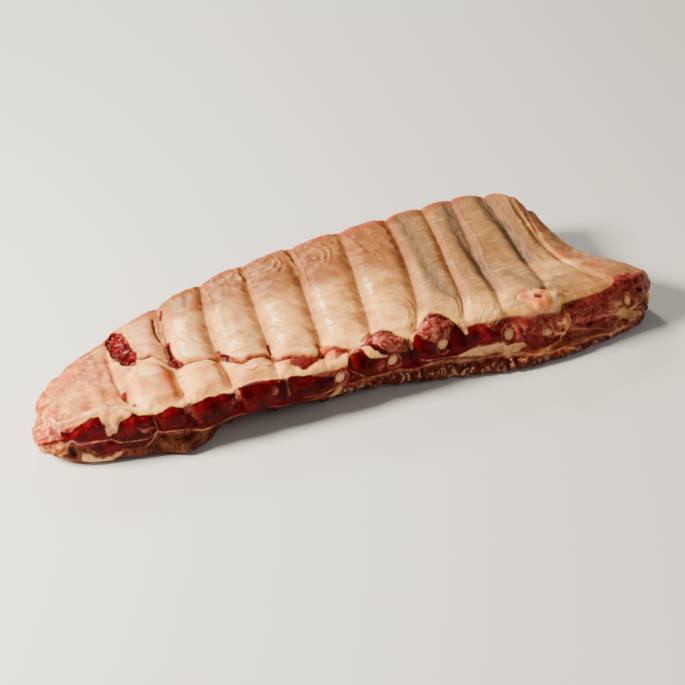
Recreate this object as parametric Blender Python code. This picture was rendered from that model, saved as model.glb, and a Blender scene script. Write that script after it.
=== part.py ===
"""A raw St. Louis style rack of pork spare ribs, lying with its bone side up.

The slab of lean, fat and membrane is one solid. Each rib is a rod of bone and cartilage in a channel
that runs through the slab, from the near cut beside the breastbone to the far cut beside the spine.
+X runs along the rack to its wide shoulder end, -Y faces the near cut and +Z is up. The origin is on
the surface that the rack lies on, under the middle of its box.
"""

import math

import bmesh
import bpy
import numpy as np

MM = 0.001

# A place along the rack is a rib coordinate: 0 at the tail tip, a whole number at each crease between
# two ribs, and 12 at the shoulder end. A place across it is a distance from the rim of the near cut.
# Sizes are in millimetres.
PLAN = (
    # rib coordinate, near x, near y, far x, far y, bow of the crease towards the shoulder
    (0.0, -209, -47, -211, -31, 0),
    (0.25, -204, -53, -208, -22, 0),
    (0.5, -193, -57, -199, -12, 0),
    (0.75, -177, -60, -181, 2, -2),
    (1.0, -158, -63, -155, 19, -4),
    (1.5, -144, -65, -134, 29, -3),
    (2.0, -129, -66, -111, 40, -3),
    (3.0, -99, -66, -76, 53, -5),
    (4.0, -72, -67, -44, 62, 0),
    (5.0, -41, -67, -7, 68, 1),
    (6.0, -9, -65, 31, 73, 3),
    (7.0, 20, -64, 66, 75, 9),
    (8.0, 55, -63, 95, 78, 6),
    (9.0, 82, -64, 119, 79, 2),
    (10.0, 114, -65, 143, 75, 6),
    (11.0, 162, -61, 159, 66, -7),
    (11.6, 186, -57, 165, 62, -9),
    (12.0, 200, -46, 168, 56, -9),
)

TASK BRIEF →
Output the listing above word for word.

COMPLETE OUTPUT →
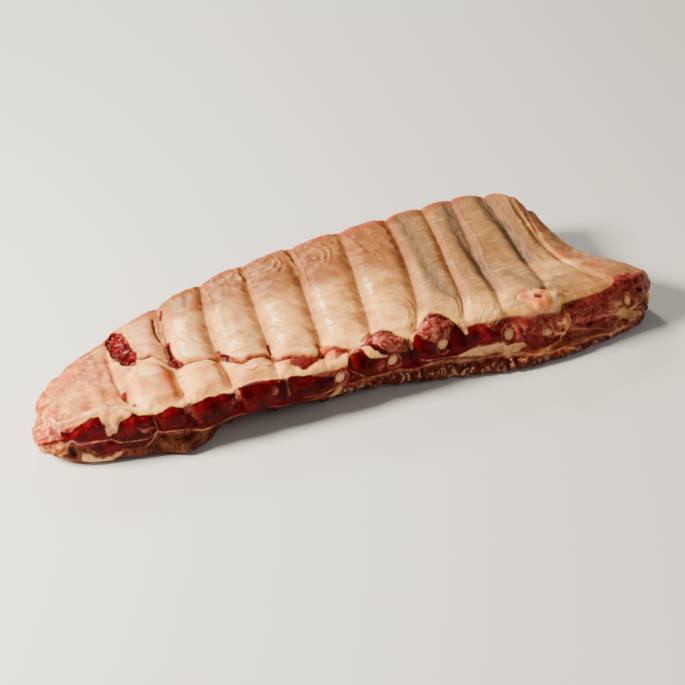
Recreate this object as parametric Blender Python code. This picture was rendered from that model, saved as model.glb, and a Blender scene script. Write that script after it.
=== part.py ===
"""A raw St. Louis style rack of pork spare ribs, lying with its bone side up.

The slab of lean, fat and membrane is one solid. Each rib is a rod of bone and cartilage in a channel
that runs through the slab, from the near cut beside the breastbone to the far cut beside the spine.
+X runs along the rack to its wide shoulder end, -Y faces the near cut and +Z is up. The origin is on
the surface that the rack lies on, under the middle of its box.
"""

import math

import bmesh
import bpy
import numpy as np

MM = 0.001

# A place along the rack is a rib coordinate: 0 at the tail tip, a whole number at each crease between
# two ribs, and 12 at the shoulder end. A place across it is a distance from the rim of the near cut.
# Sizes are in millimetres.
PLAN = (
    # rib coordinate, near x, near y, far x, far y, bow of the crease towards the shoulder
    (0.0, -209, -47, -211, -31, 0),
    (0.25, -204, -53, -208, -22, 0),
    (0.5, -193, -57, -199, -12, 0),
    (0.75, -177, -60, -181, 2, -2),
    (1.0, -158, -63, -155, 19, -4),
    (1.5, -144, -65, -134, 29, -3),
    (2.0, -129, -66, -111, 40, -3),
    (3.0, -99, -66, -76, 53, -5),
    (4.0, -72, -67, -44, 62, 0),
    (5.0, -41, -67, -7, 68, 1),
    (6.0, -9, -65, 31, 73, 3),
    (7.0, 20, -64, 66, 75, 9),
    (8.0, 55, -63, 95, 78, 6),
    (9.0, 82, -64, 119, 79, 2),
    (10.0, 114, -65, 143, 75, 6),
    (11.0, 162, -61, 159, 66, -7),
    (11.6, 186, -57, 165, 62, -9),
    (12.0, 200, -46, 168, 56, -9),
)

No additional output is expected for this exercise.